### Task objective:
Every line below should be repeated exactly.

### Data segment:
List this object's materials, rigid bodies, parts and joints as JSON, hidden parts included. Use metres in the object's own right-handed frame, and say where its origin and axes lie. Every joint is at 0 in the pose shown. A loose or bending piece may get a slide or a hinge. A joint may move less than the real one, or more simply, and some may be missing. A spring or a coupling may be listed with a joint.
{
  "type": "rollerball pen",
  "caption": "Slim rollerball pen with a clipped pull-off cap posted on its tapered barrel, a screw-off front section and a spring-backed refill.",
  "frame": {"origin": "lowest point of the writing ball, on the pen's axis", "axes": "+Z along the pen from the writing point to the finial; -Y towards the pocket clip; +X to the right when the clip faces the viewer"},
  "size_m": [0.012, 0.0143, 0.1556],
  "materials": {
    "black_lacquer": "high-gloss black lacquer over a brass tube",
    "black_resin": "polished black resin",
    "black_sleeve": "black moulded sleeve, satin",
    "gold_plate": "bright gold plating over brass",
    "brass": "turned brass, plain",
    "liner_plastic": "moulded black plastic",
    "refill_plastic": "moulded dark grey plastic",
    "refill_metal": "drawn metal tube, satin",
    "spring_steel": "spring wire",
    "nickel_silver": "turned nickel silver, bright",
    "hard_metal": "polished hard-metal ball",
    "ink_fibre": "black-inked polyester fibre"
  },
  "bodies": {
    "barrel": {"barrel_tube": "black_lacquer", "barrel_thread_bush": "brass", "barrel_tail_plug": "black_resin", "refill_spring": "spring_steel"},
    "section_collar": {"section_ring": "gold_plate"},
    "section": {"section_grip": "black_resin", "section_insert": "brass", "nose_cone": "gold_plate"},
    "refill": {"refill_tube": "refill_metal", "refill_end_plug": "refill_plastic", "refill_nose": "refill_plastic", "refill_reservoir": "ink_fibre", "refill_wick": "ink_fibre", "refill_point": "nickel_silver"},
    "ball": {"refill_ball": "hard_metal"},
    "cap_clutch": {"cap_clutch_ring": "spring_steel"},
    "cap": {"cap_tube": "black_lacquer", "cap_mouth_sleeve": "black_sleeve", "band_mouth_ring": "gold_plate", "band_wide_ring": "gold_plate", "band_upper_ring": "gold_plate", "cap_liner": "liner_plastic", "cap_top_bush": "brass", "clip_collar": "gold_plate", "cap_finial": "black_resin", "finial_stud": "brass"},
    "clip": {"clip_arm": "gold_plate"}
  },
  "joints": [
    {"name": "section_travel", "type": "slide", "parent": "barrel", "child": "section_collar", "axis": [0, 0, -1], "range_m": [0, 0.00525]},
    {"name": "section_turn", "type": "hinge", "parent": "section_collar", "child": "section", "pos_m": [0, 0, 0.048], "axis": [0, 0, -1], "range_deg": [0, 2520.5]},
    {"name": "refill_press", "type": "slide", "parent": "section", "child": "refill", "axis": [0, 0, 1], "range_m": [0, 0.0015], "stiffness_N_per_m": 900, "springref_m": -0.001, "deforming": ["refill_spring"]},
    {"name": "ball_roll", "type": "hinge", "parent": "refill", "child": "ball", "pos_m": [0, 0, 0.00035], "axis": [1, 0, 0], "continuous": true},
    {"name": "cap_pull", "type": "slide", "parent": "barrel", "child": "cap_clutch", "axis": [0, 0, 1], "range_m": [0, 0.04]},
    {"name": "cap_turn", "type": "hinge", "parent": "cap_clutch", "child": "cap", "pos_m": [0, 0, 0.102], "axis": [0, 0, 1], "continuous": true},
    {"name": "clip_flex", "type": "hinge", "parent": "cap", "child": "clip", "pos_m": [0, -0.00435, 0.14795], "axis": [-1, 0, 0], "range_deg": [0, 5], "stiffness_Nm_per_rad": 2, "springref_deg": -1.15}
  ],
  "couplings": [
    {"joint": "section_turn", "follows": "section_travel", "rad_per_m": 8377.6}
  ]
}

### Answer to the problem:
List this object's materials, rigid bodies, parts and joints as JSON, hidden parts included. Use metres in the object's own right-handed frame, and say where its origin and axes lie. Every joint is at 0 in the pose shown. A loose or bending piece may get a slide or a hinge. A joint may move less than the real one, or more simply, and some may be missing. A spring or a coupling may be listed with a joint.
{
  "type": "rollerball pen",
  "caption": "Slim rollerball pen with a clipped pull-off cap posted on its tapered barrel, a screw-off front section and a spring-backed refill.",
  "frame": {"origin": "lowest point of the writing ball, on the pen's axis", "axes": "+Z along the pen from the writing point to the finial; -Y towards the pocket clip; +X to the right when the clip faces the viewer"},
  "size_m": [0.012, 0.0143, 0.1556],
  "materials": {
    "black_lacquer": "high-gloss black lacquer over a brass tube",
    "black_resin": "polished black resin",
    "black_sleeve": "black moulded sleeve, satin",
    "gold_plate": "bright gold plating over brass",
    "brass": "turned brass, plain",
    "liner_plastic": "moulded black plastic",
    "refill_plastic": "moulded dark grey plastic",
    "refill_metal": "drawn metal tube, satin",
    "spring_steel": "spring wire",
    "nickel_silver": "turned nickel silver, bright",
    "hard_metal": "polished hard-metal ball",
    "ink_fibre": "black-inked polyester fibre"
  },
  "bodies": {
    "barrel": {"barrel_tube": "black_lacquer", "barrel_thread_bush": "brass", "barrel_tail_plug": "black_resin", "refill_spring": "spring_steel"},
    "section_collar": {"section_ring": "gold_plate"},
    "section": {"section_grip": "black_resin", "section_insert": "brass", "nose_cone": "gold_plate"},
    "refill": {"refill_tube": "refill_metal", "refill_end_plug": "refill_plastic", "refill_nose": "refill_plastic", "refill_reservoir": "ink_fibre", "refill_wick": "ink_fibre", "refill_point": "nickel_silver"},
    "ball": {"refill_ball": "hard_metal"},
    "cap_clutch": {"cap_clutch_ring": "spring_steel"},
    "cap": {"cap_tube": "black_lacquer", "cap_mouth_sleeve": "black_sleeve", "band_mouth_ring": "gold_plate", "band_wide_ring": "gold_plate", "band_upper_ring": "gold_plate", "cap_liner": "liner_plastic", "cap_top_bush": "brass", "clip_collar": "gold_plate", "cap_finial": "black_resin", "finial_stud": "brass"},
    "clip": {"clip_arm": "gold_plate"}
  },
  "joints": [
    {"name": "section_travel", "type": "slide", "parent": "barrel", "child": "section_collar", "axis": [0, 0, -1], "range_m": [0, 0.00525]},
    {"name": "section_turn", "type": "hinge", "parent": "section_collar", "child": "section", "pos_m": [0, 0, 0.048], "axis": [0, 0, -1], "range_deg": [0, 2520.5]},
    {"name": "refill_press", "type": "slide", "parent": "section", "child": "refill", "axis": [0, 0, 1], "range_m": [0, 0.0015], "stiffness_N_per_m": 900, "springref_m": -0.001, "deforming": ["refill_spring"]},
    {"name": "ball_roll", "type": "hinge", "parent": "refill", "child": "ball", "pos_m": [0, 0, 0.00035], "axis": [1, 0, 0], "continuous": true},
    {"name": "cap_pull", "type": "slide", "parent": "barrel", "child": "cap_clutch", "axis": [0, 0, 1], "range_m": [0, 0.04]},
    {"name": "cap_turn", "type": "hinge", "parent": "cap_clutch", "child": "cap", "pos_m": [0, 0, 0.102], "axis": [0, 0, 1], "continuous": true},
    {"name": "clip_flex", "type": "hinge", "parent": "cap", "child": "clip", "pos_m": [0, -0.00435, 0.14795], "axis": [-1, 0, 0], "range_deg": [0, 5], "stiffness_Nm_per_rad": 2, "springref_deg": -1.15}
  ],
  "couplings": [
    {"joint": "section_turn", "follows": "section_travel", "rad_per_m": 8377.6}
  ]
}